**WHAT THE TASK ASKS:**
Copy, character for character, the lines running from the one with "pieces = [make_core_tube(), make_foam_web()]" to the one with "obj.matrix_parent_inverse = Matrix.Identity(4)", ends included. Leave out every other line.

>>>>>

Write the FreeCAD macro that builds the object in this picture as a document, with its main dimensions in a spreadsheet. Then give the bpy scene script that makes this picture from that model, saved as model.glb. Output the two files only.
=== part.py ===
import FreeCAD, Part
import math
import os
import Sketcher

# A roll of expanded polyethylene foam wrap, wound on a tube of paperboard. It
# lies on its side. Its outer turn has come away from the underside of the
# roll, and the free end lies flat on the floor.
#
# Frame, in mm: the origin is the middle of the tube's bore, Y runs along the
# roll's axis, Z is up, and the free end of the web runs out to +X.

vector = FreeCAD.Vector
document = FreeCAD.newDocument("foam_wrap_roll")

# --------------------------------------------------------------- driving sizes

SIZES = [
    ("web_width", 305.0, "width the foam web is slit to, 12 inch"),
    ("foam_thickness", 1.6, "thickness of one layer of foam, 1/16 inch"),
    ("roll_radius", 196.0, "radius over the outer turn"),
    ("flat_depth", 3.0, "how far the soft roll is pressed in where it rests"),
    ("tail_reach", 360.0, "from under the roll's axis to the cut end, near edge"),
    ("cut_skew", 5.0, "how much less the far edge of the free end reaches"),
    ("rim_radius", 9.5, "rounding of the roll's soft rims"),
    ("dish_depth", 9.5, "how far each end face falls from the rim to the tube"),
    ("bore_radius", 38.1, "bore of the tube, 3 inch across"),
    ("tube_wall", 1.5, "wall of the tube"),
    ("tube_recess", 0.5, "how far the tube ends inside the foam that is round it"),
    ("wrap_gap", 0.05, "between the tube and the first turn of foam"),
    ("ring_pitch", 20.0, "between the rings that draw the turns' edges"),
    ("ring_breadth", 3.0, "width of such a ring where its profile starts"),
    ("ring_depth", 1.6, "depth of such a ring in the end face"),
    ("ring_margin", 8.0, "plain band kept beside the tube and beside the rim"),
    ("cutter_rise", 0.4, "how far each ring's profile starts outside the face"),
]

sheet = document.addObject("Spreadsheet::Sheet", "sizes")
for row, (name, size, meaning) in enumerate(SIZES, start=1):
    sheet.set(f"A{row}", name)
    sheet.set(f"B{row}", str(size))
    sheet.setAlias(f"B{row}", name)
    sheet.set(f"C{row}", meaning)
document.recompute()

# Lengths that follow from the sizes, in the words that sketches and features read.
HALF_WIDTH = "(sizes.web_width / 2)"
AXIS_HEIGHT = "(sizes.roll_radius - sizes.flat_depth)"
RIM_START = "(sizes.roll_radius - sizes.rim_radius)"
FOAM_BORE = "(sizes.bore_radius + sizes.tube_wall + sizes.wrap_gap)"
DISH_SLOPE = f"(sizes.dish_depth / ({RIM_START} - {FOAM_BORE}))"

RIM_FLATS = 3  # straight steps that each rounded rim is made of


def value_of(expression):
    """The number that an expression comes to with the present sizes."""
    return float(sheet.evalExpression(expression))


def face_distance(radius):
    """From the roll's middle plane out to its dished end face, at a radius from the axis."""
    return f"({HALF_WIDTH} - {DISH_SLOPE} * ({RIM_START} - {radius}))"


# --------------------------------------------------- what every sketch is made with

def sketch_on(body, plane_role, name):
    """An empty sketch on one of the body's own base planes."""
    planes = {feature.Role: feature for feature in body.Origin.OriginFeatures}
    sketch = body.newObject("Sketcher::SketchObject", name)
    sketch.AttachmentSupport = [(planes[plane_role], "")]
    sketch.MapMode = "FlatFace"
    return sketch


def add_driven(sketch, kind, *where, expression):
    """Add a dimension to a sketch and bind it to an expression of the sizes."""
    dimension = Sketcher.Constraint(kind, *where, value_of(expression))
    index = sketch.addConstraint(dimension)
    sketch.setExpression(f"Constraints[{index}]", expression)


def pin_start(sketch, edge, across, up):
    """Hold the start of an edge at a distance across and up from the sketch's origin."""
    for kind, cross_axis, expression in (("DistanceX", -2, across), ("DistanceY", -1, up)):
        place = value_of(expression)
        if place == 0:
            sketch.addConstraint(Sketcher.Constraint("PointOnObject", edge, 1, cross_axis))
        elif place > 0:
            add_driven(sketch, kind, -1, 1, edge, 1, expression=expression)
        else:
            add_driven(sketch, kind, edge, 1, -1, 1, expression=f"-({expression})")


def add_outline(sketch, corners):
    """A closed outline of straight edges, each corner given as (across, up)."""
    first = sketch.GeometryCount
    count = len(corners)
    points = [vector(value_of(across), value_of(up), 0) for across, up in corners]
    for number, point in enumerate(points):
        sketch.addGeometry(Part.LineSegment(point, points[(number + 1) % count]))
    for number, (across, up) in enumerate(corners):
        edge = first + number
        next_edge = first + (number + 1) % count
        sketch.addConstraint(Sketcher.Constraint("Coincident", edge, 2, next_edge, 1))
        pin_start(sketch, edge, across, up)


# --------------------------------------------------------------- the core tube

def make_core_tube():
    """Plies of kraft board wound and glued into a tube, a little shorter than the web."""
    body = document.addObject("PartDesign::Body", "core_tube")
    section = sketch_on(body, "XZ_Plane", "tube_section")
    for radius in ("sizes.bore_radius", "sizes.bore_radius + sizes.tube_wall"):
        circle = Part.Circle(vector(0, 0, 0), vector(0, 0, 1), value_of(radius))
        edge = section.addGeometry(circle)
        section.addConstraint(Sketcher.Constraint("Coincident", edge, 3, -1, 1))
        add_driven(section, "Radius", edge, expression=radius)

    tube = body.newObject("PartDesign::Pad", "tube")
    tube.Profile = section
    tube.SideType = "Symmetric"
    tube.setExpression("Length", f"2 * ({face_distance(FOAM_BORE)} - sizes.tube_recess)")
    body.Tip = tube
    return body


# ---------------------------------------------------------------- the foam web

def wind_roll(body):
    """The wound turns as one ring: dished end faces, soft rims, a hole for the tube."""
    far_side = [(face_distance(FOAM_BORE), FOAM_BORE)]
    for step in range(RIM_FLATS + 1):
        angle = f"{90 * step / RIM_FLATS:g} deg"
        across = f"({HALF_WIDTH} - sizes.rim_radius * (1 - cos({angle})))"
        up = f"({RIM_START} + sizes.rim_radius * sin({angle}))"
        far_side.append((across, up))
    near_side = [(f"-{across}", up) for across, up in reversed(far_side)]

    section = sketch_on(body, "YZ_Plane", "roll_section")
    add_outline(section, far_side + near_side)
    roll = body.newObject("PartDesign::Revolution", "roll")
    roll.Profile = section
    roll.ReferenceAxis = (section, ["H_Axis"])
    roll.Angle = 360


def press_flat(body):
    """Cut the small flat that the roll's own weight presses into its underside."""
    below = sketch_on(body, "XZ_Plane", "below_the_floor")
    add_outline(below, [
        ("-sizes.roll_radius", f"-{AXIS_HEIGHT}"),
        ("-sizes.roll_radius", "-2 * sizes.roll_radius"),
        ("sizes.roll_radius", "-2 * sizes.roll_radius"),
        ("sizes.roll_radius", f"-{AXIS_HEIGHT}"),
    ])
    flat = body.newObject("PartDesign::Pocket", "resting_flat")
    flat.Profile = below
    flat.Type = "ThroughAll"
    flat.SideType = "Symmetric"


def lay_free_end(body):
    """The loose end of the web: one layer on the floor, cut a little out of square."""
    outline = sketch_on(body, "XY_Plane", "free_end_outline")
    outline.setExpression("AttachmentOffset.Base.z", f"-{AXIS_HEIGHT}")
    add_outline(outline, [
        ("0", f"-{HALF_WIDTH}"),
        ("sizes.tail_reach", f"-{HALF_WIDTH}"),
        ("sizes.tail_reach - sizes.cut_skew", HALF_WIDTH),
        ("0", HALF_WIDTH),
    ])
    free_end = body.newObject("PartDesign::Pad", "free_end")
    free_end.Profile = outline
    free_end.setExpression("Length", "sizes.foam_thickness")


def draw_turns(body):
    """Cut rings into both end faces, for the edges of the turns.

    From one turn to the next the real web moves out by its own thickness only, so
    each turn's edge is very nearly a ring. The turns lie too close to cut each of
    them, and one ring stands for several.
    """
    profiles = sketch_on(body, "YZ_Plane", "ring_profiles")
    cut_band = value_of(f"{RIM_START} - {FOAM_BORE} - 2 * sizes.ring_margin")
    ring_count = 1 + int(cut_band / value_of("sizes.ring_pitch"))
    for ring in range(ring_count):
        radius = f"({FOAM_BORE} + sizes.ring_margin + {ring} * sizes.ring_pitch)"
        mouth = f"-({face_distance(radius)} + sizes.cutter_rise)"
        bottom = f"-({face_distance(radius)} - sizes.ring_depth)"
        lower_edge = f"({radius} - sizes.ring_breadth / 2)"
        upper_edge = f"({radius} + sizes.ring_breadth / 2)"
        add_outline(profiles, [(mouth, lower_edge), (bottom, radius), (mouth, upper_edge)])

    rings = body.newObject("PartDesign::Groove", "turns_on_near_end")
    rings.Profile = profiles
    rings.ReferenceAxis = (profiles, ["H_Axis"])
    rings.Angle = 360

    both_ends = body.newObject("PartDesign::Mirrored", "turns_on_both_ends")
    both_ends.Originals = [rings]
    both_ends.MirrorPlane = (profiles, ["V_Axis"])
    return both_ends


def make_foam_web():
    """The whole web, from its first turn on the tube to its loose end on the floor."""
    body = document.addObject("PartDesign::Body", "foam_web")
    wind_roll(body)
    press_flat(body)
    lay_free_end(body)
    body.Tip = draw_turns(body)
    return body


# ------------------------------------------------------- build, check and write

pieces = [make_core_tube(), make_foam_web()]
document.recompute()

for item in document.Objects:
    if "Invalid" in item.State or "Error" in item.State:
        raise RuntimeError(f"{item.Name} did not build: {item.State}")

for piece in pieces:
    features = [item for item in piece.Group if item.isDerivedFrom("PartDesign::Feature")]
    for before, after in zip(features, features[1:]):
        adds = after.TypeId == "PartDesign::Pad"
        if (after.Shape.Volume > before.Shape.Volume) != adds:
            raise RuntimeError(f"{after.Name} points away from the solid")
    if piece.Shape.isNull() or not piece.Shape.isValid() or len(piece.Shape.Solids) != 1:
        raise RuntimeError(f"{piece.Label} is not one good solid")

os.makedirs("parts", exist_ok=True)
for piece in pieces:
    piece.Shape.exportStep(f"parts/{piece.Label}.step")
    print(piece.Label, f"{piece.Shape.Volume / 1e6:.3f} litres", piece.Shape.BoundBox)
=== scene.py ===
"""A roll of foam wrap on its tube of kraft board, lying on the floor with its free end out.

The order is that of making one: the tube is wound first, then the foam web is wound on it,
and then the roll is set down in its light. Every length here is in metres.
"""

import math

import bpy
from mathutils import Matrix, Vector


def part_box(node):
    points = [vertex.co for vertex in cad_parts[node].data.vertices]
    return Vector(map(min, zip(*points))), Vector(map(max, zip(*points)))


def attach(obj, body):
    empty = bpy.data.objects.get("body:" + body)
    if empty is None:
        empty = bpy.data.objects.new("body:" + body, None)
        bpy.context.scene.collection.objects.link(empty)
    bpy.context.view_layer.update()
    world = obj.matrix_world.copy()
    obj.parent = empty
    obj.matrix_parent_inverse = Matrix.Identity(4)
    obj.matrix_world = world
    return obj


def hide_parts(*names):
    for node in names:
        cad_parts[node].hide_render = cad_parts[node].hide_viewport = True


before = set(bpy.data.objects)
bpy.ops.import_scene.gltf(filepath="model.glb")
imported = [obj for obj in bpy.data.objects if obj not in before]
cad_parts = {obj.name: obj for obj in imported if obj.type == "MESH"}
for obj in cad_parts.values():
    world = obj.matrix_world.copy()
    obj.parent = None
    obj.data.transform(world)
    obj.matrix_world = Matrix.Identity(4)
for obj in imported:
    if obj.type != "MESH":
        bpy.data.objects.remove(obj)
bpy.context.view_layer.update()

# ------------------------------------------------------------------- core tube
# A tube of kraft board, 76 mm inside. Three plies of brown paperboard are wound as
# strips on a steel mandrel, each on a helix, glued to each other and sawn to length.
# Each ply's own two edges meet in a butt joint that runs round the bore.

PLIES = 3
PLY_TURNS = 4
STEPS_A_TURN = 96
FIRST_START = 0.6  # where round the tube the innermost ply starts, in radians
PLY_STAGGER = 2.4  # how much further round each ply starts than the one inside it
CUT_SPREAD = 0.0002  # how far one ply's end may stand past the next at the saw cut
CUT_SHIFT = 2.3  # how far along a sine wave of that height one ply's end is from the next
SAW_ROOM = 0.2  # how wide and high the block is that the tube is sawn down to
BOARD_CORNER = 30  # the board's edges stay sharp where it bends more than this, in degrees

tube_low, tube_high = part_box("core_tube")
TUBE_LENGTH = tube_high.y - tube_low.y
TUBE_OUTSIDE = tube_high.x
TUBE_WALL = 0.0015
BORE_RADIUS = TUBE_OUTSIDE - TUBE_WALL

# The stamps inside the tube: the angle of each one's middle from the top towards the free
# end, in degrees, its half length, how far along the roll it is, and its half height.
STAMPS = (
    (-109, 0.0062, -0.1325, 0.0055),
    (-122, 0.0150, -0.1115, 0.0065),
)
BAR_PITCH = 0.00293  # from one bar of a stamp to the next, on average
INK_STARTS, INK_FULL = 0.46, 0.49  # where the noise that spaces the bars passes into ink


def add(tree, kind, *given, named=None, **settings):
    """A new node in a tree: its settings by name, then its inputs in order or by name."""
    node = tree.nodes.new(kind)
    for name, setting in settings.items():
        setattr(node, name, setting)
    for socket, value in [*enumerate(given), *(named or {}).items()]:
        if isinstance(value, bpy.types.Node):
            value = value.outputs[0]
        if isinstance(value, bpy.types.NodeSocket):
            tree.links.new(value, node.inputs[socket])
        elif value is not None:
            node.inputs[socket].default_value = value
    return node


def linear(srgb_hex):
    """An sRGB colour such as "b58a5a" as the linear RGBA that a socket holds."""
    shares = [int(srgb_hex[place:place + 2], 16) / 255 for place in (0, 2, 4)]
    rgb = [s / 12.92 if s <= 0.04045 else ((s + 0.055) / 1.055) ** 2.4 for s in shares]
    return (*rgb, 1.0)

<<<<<

**PROBLEM SOLUTION:**
pieces = [make_core_tube(), make_foam_web()]
document.recompute()

for item in document.Objects:
    if "Invalid" in item.State or "Error" in item.State:
        raise RuntimeError(f"{item.Name} did not build: {item.State}")

for piece in pieces:
    features = [item for item in piece.Group if item.isDerivedFrom("PartDesign::Feature")]
    for before, after in zip(features, features[1:]):
        adds = after.TypeId == "PartDesign::Pad"
        if (after.Shape.Volume > before.Shape.Volume) != adds:
            raise RuntimeError(f"{after.Name} points away from the solid")
    if piece.Shape.isNull() or not piece.Shape.isValid() or len(piece.Shape.Solids) != 1:
        raise RuntimeError(f"{piece.Label} is not one good solid")

os.makedirs("parts", exist_ok=True)
for piece in pieces:
    piece.Shape.exportStep(f"parts/{piece.Label}.step")
    print(piece.Label, f"{piece.Shape.Volume / 1e6:.3f} litres", piece.Shape.BoundBox)
=== scene.py ===
"""A roll of foam wrap on its tube of kraft board, lying on the floor with its free end out.

The order is that of making one: the tube is wound first, then the foam web is wound on it,
and then the roll is set down in its light. Every length here is in metres.
"""

import math

import bpy
from mathutils import Matrix, Vector


def part_box(node):
    points = [vertex.co for vertex in cad_parts[node].data.vertices]
    return Vector(map(min, zip(*points))), Vector(map(max, zip(*points)))


def attach(obj, body):
    empty = bpy.data.objects.get("body:" + body)
    if empty is None:
        empty = bpy.data.objects.new("body:" + body, None)
        bpy.context.scene.collection.objects.link(empty)
    bpy.context.view_layer.update()
    world = obj.matrix_world.copy()
    obj.parent = empty
    obj.matrix_parent_inverse = Matrix.Identity(4)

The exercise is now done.